Justice Stevens, in his opinion, mentioned the new law in a footnote (as did Justice Sotomayor in dissent).  The Stevens footnote said that the new provision “makes no mention of retroactivity.”   Such a clause would have been necessary, the footnote added, in order for it to apply to “pending cases.”  The Court, however, did not rule directly on whether, in fact, the law could be understood to apply to pending cases that originated before the law was amended, or to state or local public disclosures that preceded the amendment but might be relied upon to file new lawsuits.

The state of North Carolina, in a letter dated the day President Obama signed the new law, notified the Court of the amendment.  The letter commented that the state did not believe that the change “impacts the outcome of the action before the Court” — that is, the Graham County case — because the amendment “does not purport to make the amendment…retroactive.”

The attorney for Karen Wilson, the would-be whistle-blower in the Graham County case, Mark T. Hurt of Abingdon, VA, wrote to the Court on March 26 to note the passage of the new law, and said “the legislation raises complex issues as to its retroactive effect.”  That letter went on to suggest that the Court call for “short supplemental briefs from the parties on what impact this new amendment has on the pending case,” and that the Court should also seek advice from the federal government on the new law’s impact.  Solicitor General Elena Kagan, in a letter to the Court also dated Friday, said the government did not plan to file any views on that issues unless the Court sought them.

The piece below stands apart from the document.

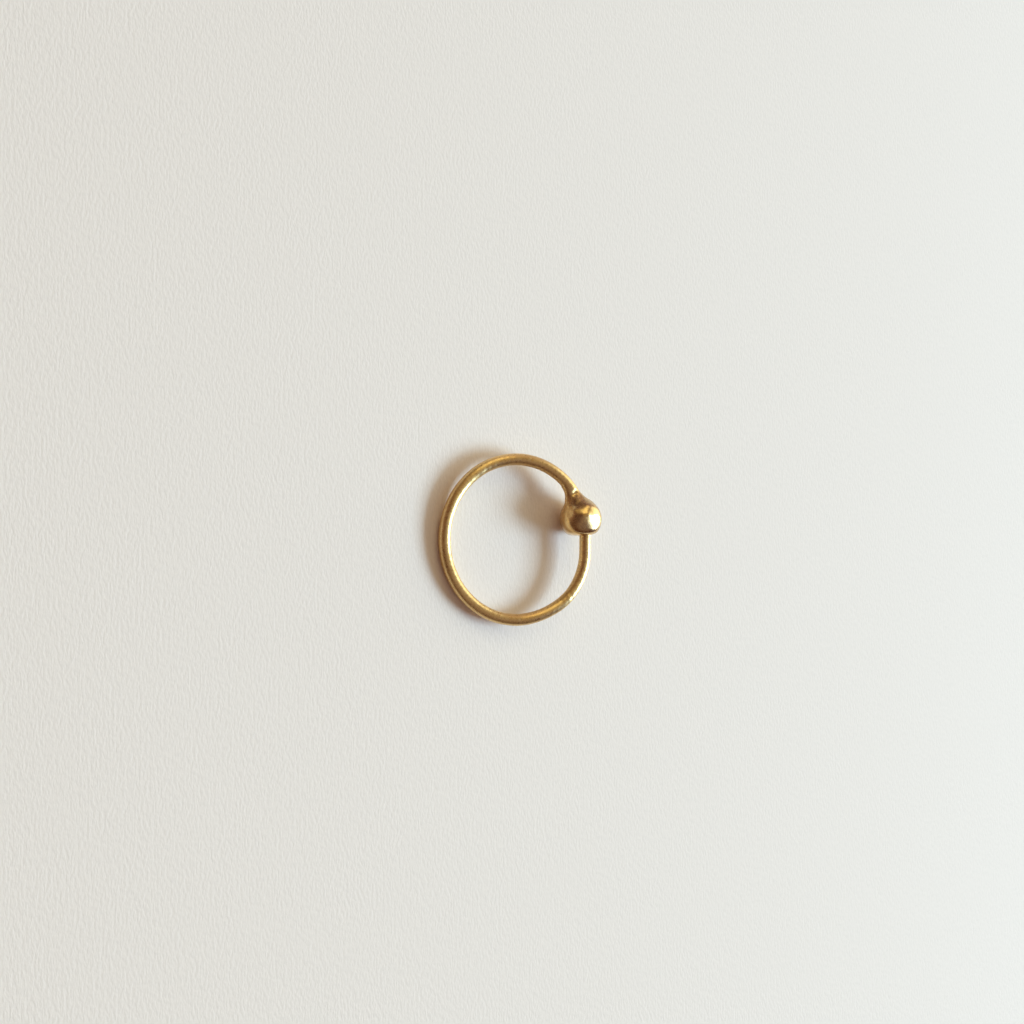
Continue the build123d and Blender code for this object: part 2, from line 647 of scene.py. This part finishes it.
    def _add_socket(self, rows: Rows) -> None:
        """Add the socket's rounded lip, its wall and its bottom.

        Args:
            rows: The rings so far, which end at the lip on the bead's flat face.
        """
        sizes = self.sizes
        lip_ring = rows.points[-1]
        lip_y = lip_ring[:, 1]
        axis_x = self.spine.at(np.zeros(1))[0][0, 0]
        spoke = lip_ring - np.stack([np.full(self.columns, axis_x), lip_y, np.zeros(self.columns)], -1)
        spoke = spoke / np.linalg.norm(spoke, axis=-1)[:, None]
        along = rows.along[-1]
        for turn in np.linspace(0, math.pi / 2, self.lip_steps + 1)[1:]:
            radius = sizes.socket_radius + sizes.socket_lip * (1 - math.sin(turn))
            height = lip_y + sizes.socket_lip * (1 - math.cos(turn))
            rows.add(self._socket_ring(axis_x, height, spoke * radius), along, 1.0)
        bottom = sizes.face_y + sizes.socket_depth
        for share in np.linspace(0, 1, self.wall_steps + 1)[1:]:
            height = lip_y + sizes.socket_lip + (bottom - lip_y - sizes.socket_lip) * share
            rows.add(self._socket_ring(axis_x, height, spoke * sizes.socket_radius), along, 1.0)
        for share in self.bottom_shares:
            height = np.full(self.columns, bottom)
            rows.add(self._socket_ring(axis_x, height, spoke * sizes.socket_radius * share), along, 1.0)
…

Those letters appeared to have reached the Court on the day the Court was holding its private Conference last week — probably the Conference at which the Court made up its mind to release its Graham County ruling this week.  There was no call for further briefs on the retroactivity issue.  Presumably, that will be an issue when the case is returned to the Fourth Circuit Court; Justice Stevens’ opinion noted that there would be further proceedings there.